Hatcher's Algebraic Topology. Exercise 2.2.42

Replacing $X$ by $\bigvee_{n} S^1$ does indeed lose generality. This question is about homeomorphisms of $X$, and their induced maps on homology. While is true that $X$ is homotopy equivalent to $\bigvee_{n} S^1$, the homeomorphism groups of $X$ and $\bigvee_{n} S^1$ need not be isomorphic, and so their images under the injective homomorphisms $G_1 = \text{Homeo}(X) \to G_n(\mathbb Z)$ and $G_2 = \text{Homeo}(\bigvee_{n} S^1) \to GL_n(\mathbb Z)$ will not be equal. For example, in rank 2, the group of homeomorphisms of the $\theta$ graph has order $12$, whereas the group of homeomorphisms of the $8$ graph (which is the wedge of two circles) has order $8$.

Still, though, if you can make a proof which works for the special case $X = \bigvee_{n} S^1$, that would be a good start. The general case is harder, but perhaps you could go on to generalize the special case proof.

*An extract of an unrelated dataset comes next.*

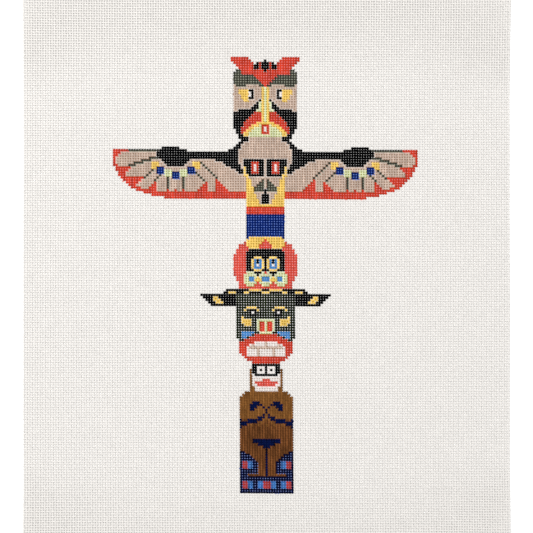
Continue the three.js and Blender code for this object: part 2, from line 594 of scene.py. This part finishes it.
# each stitch has its own shade, and streaks run down the columns
dice = np.random.default_rng(finish["seed"])
stitchShade = dice.normal(0, 1, canvasPaint.shape)
columnShade = dice.normal(0, 1, canvasPaint.shape)
for _ in range(finish["streakRows"]):
    columnShade[1:] = finish["streakKept"] * columnShade[:-1] + finish["streakAdded"] * columnShade[1:]
spread = np.where(canvasPaint > 0, finish["stitchSpread"], finish["bareSpread"])
stitchColour = paintColour[canvasPaint] * (1 + spread * stitchShade)[..., None]
stitchColour *= (1 + paintStreak[canvasPaint] * columnShade)[..., None]
isPainted = (canvasPaint > 0).astype(float)  # kept as the colour's alpha
stitchColour = np.dstack([stitchColour.clip(0, 1), isPainted])
bareColour = np.array(paints["bare"]["colour"] + (0.0,))


def stitchAt(alongX, thread, cross, crossings):
    # threads are counted from the bottom left, and the canvas from the top left
    cross = cross.clip(0, crossings - 1)
    fromBottom, fromLeft = (thread, cross) if alongX else (cross, thread)
    return weave["weftCount"] - 1 - fromBottom.astype(int), fromLeft.astype(int)


def thicken(mesh, alongX, crossings):
    # the paint widens each ring that it coats
    place = np.empty(len(mesh.vertices) * 3, np.float32)
    mesh.vertices.foreach_get("co", place)
    rings = place.reshape(-1, 4, 3)
    thread, cross = (readNumbers(mesh, name)[::4] for name in ("threadNo", "crossNo"))
    build = paintBuild[canvasPaint[stitchAt(alongX, thread, cross, crossings)]]
    middle = rings[:, :, :2].mean(1, keepdims=True)
    rings[:, :, :2] = middle + (rings[:, :, :2] - middle) * (1 + build)[:, None, None]
    mesh.vertices.foreach_set("co", rings.ravel())


def paintThreads(piece, alongX, threads, crossings):
    mesh = piece.data
    corners = np.empty(len(mesh.loops), np.int32)
    mesh.loops.foreach_get("vertex_index", corners)
    corners = corners.reshape(-1, 4)  # every face is a quad, the cut ends too
    threadNo, crossNo, sideNo = (readNumbers(mesh, name)[corners]
                                 for name in ("threadNo", "crossNo", "sideNo"))
    thread, firstCross = threadNo[:, 0], crossNo.min(1)
    isCut = crossNo.max(1) == firstCross
    closing = (sideNo.max(1) - sideNo.min(1) > 2) & ~isCut  # the strip from the last side to the first
    around = np.where(closing[:, None] & (sideNo == 0), 4, sideNo)

    upper = (around.max(1) <= 1) | (around.min(1) >= 3) | isCut
    soaked = np.where(upper, 1.0, finish["soak"])[:, None]
    for name, cross in (("paintHere", firstCross), ("paintNext", firstCross + 1)):
        colour = stitchColour[stitchAt(alongX, thread, cross, crossings)]
        storeFaceColour(mesh, name, bareColour + (colour - bareColour) * soaked)

    # painted shade: only the wefts are darkened between the warps, so that shaded furrows run down the
    # canvas
    layer = mesh.attributes.new("furrowShadeAmount", "FLOAT", "FACE")
    if alongX:
        paint = canvasPaint[stitchAt(alongX, thread, firstCross, crossings)]
        layer.data.foreach_set("value", paintFurrowShade[paint].astype(np.float32))

    # quarter turns round the thread, and crossings along it
    strandShift = 7  # from thread to thread, so that their strands don't line up
    strand = np.dstack([around + strandShift * threadNo, crossNo])
    run = mesh.uv_layers.new(name="threadRun")
    run.data.foreach_set("uv", strand.astype(np.float32).ravel())
    # in the bake map each thread has a strip of its own, and its cut ends lie below and above it
    bake = mesh.uv_layers.new(name="OFBake")
    margin, sideWidth = 0.1, 0.2  # shares of the strip's width
    lastRing = crossNo == crossings
    sides = np.where(isCut[:, None], 4 * np.isin(sideNo, (1, 2)), around)
    alongCut = np.where(np.isin(sideNo, (2, 3)), 0.2, 0.8) + np.where(lastRing, crossings + 2, 0)
    u = (threadNo - threadNo.min() + margin + sideWidth * sides) / threads
    v = np.where(isCut[:, None], alongCut, crossNo + 2) / (crossings + 3)
    bake.data.foreach_set("uv", np.dstack([u, v]).astype(np.float32).ravel())
    for name in ("threadNo", "crossNo", "sideNo"):
        mesh.attributes.remove(mesh.attributes[name])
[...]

Here's two hints for $\bigvee_{n} S^1$, the first of which is an important point that you do not seem to be considering:

1. Given an oriented edge of $\bigvee_{n} S^1$, what does it represent in homology?
2. Given a homeomorphism $g$ of $\bigvee_{n} S^1$ that does not take each oriented edge to itself preserving orientation, what would (1) imply about the matrix $\phi(g) \in GL_n(\mathbb Z)$?